The legendary Brazilian footballer Pele famously named George Best as the world's greatest ever player.
Now he has said the former Manchester United star's talent on the pitch was not that of a European, but a Brazilian.
The boy from east Belfast is taking centre stage in the football-mad South American country.
A month-long exhibition has been opened at the Morumbi Football Stadium in Sao Paulo.
The George Best Foundation's exhibition is a display of memorabilia, including medals, awards, shirts, letters and photographs.
The foundation is run by George's sister Barbara McNarry and her husband Norman.
It is sure to prove a hit with Brazilian fans of Best, including Pele, who said the Brazilian people still hold him in high esteem.
"You know, not long before he died we met in London. His father was there," said Pele.
He added that Best was "an unbelievable player".
"To me he never looked like a European. He was a Latin player – a Brazilian player," he said.
Best was once quoted as saying: "Pele called me the greatest footballer in the world. That is the ultimate salute to my life."
Northern Ireland's First and Deputy First Ministers Peter Robinson and Martin McGuinness opened the exhibition during their five-day trip to Brazil.
Mr Robinson said it was a privilege to open the showcase.
"One of our most charismatic sports personalities ever was the legendary George Best who thrilled soccer fans all over the world," he said.

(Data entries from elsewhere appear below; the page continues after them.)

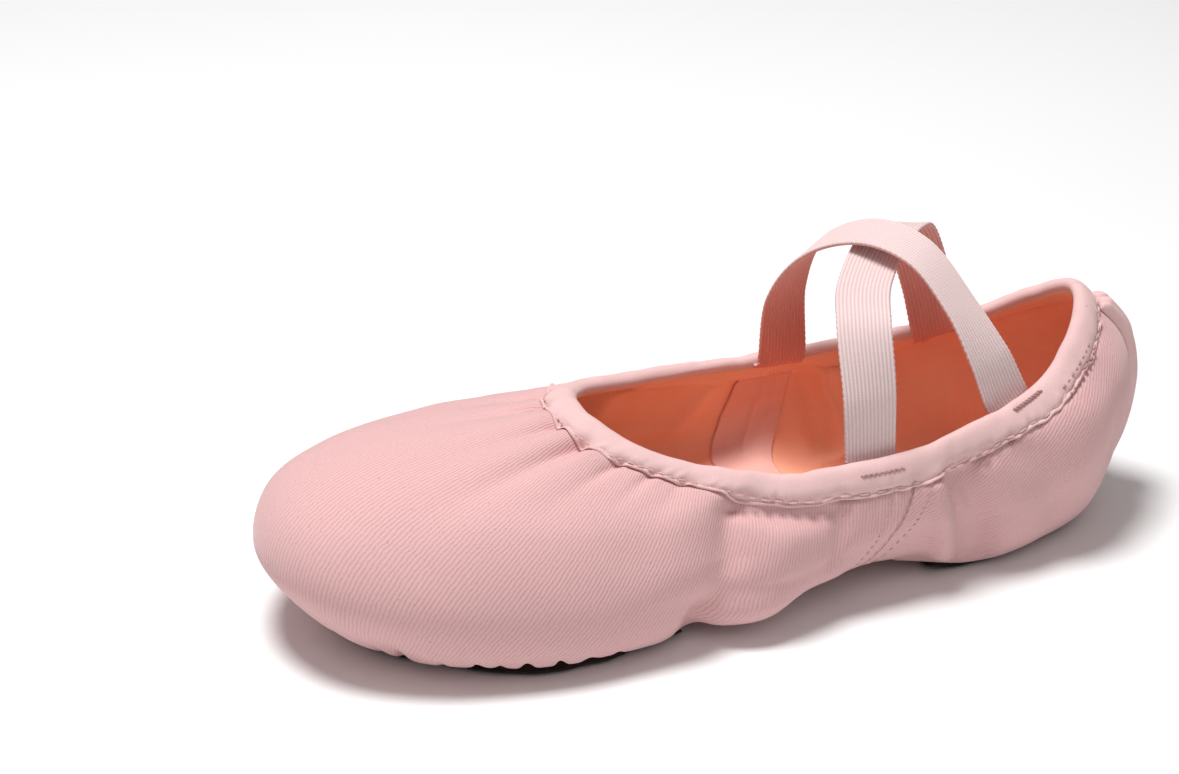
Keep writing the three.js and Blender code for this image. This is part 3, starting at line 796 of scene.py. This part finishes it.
def casing():
    n = steps(900)
    u = np.linspace(0, TURN, n, endpoint=False)
    a = signed(_ARC, u)
    outline = np.array([
        [9.0, 0.15], [8.95, 0.45], [8.7, 0.68], [8.4, 0.66], [8.15, 0.42], [7.95, 0.25], [7.75, 0.4],
        [7.4, 0.75], [6.7, 1.02], [5.6, 1.18], [4.4, 1.22], [3.2, 1.2], [2.2, 1.1], [1.3, 0.8],
        [0.6, 0.3], [0.15, -0.35], [0.0, -1.0], [0.2, -1.7], [0.7, -2.25], [1.35, -2.55], [1.9, -2.62],
        [2.05, -2.9], [2.4, -3.05], [4.0, -3.1], [6.0, -3.0], [7.6, -2.8], [7.8, -2.5], [7.6, -2.2],
        [4.0, -2.1], [2.2, -1.9], [1.5, -1.5], [1.2, -0.9], [1.5, -0.3], [2.6, 0.1], [5.0, 0.12],
        [8.2, 0.1]])
    drop = outline[None, :, 0] + 0 * u[:, None]
    out = outline[None, :, 1] + 0 * u[:, None]
    low = smooth(drop, 5.5, 8.2) * (out > 0)
    drop = drop + low * ditch(a)[:, None]
    lip = smooth(drop, 8.1, 8.6) * (out > 0)
    out = out + lip * 0.35 * noise(a / 2.2 + 70, 21)[:, None]
    puff = window(drop, 1.0, 7.4, 0.8) * (out > 0.25)
    out = out + puff * (0.30 * noise(a / 11 + 50, 22) + 0.16 * noise(a / 3.4 + 90, 23))[:, None]
    out = out + window(drop, 5.8, 7.6, 0.7) * (out > 0.2) \
        * 0.34 * noise(a / 1.6 + 120, 24)[:, None]
    rise = 0.35 * noise(a / 17 + 10, 25) + 0.15 * noise(a / 5 + 10, 26)
    drop = np.maximum(drop - RISE_SHARE * rise[:, None] * (1 - smooth(drop, 2, 7)), 0.0)
    base = relief(u, v_at(u, 9.5 + 0 * u)) * 0.85
    rows = plain(u[:, None], v_at(u[:, None], drop), out + base[:, None] * smooth(drop, 5, 9))
    rows[..., 2] += rise[:, None] * (1 - smooth(drop, 1, 6))
    across = np.concatenate([[0], np.cumsum(np.linalg.norm(np.diff(outline, axis=0), axis=1))])
    across = np.append(across, across[-1] + 1)
    uv = np.stack(np.broadcast_arrays(np.linspace(0, ROUND, n + 1)[:, None], across[None, :]), axis=-1)
    obj = tube_rows("topline_casing", rows, uv, casing_cloth, wrap_u=True)
    obj.data.materials.append(lining)
    facing = np.tile((np.arange(len(outline)) >= 20) & (np.arange(len(outline)) <= 27), n)
    obj.data.polygons.foreach_set("material_index", facing.astype(np.int32))
    return attach(obj, "forefoot", ["topline_casing"])


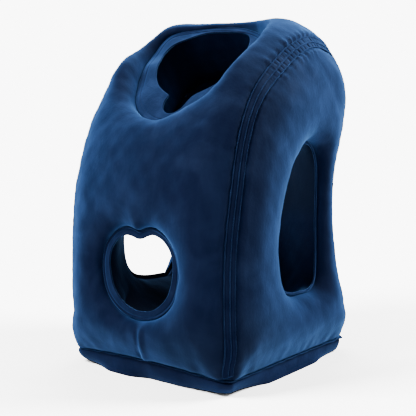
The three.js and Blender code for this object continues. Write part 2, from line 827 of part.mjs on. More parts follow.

Mr McGuinness added: "There is no better place to start our relationship with the Brazilian people than through our shared passion for football.
"The great Brazilian footballer Pele said 'George was the greatest footballer in the world'.
"It's a great honour to bring the George Best exhibition to an audience that holds him in such high esteem and to have this opportunity to support George's family's aims through the George Best Foundation."
The George Best Foundation was set up by George's family after his death in 2008. It promotes and encourages a healthier lifestyle among young people and supports working with young people affected by alcohol and drug problems, as well as funding research into illness associated with alcohol misuse.
Meanwhile, a lost script about the life of Best by writer Jack Rosenthal will have its world premiere in a pub theatre in Manchester almost 30 years after it was written.
Rosenthal penned The Best for a film in 1985, but the movie never got made.
The script has been rediscovered in Rosenthal's archive and put on stage at the 30-seat Lass O'Gowrie pub from Tuesday night until Sunday. Dancing Shoes, a musical based on Best's life, opened in Belfast in 2010.